This course is about the fix: replace the table with a function approximator — usually a deep network — that generalizes across states instead of memorizing them. That single substitution is the whole definition of deep RL, and it reanimates execution and market making as learnable control problems. But it also drags in a swarm of new failure modes the table never had. This lesson sets up the problem, the tools, and the two analytic baselines that will keep us honest for the rest of the course.

Before you read — take a guess

Tabular RL stores one value per (state, action) cell. Why does that approach fail on a real limit order book before you even start training?

Why a lookup table dies on an order book

Picture tabular RL as a giant filing cabinet. Every possible situation gets its own drawer, and inside each drawer is a slip of paper telling you the value of each action you could take there. To learn, you visit a drawer, try an action, see the reward, and update the slip. Brilliant — if you have few enough drawers that you can visit each one many times.

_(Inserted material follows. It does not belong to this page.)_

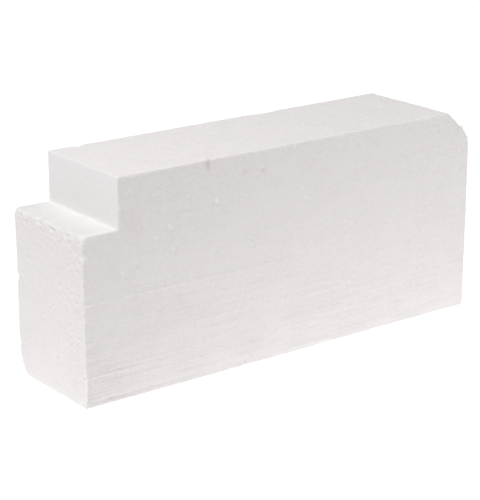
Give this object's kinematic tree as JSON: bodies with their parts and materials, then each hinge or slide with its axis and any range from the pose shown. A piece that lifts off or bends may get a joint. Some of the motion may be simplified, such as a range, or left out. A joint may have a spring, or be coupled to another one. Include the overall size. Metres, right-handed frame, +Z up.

Now build the cabinet for an order book. A realistic execution state might track, at minimum, six numbers: the mid-price (continuous), the bid–ask spread (continuous), short-term volatility (continuous), order-book depth (continuous), your remaining inventory (continuous), and time-left on the clock (continuous). Add an alpha signal or two and you’re past six. None of these are naturally discrete, so to even build a table you must chop each continuous feature into bins.

Here’s the arithmetic that ends the conversation. Discretize 6 features into 10 bins each. The number of states is

10×10×10×10×10×10=106.10 \times 10 \times 10 \times 10 \times 10 \times 10 = 10^{6}.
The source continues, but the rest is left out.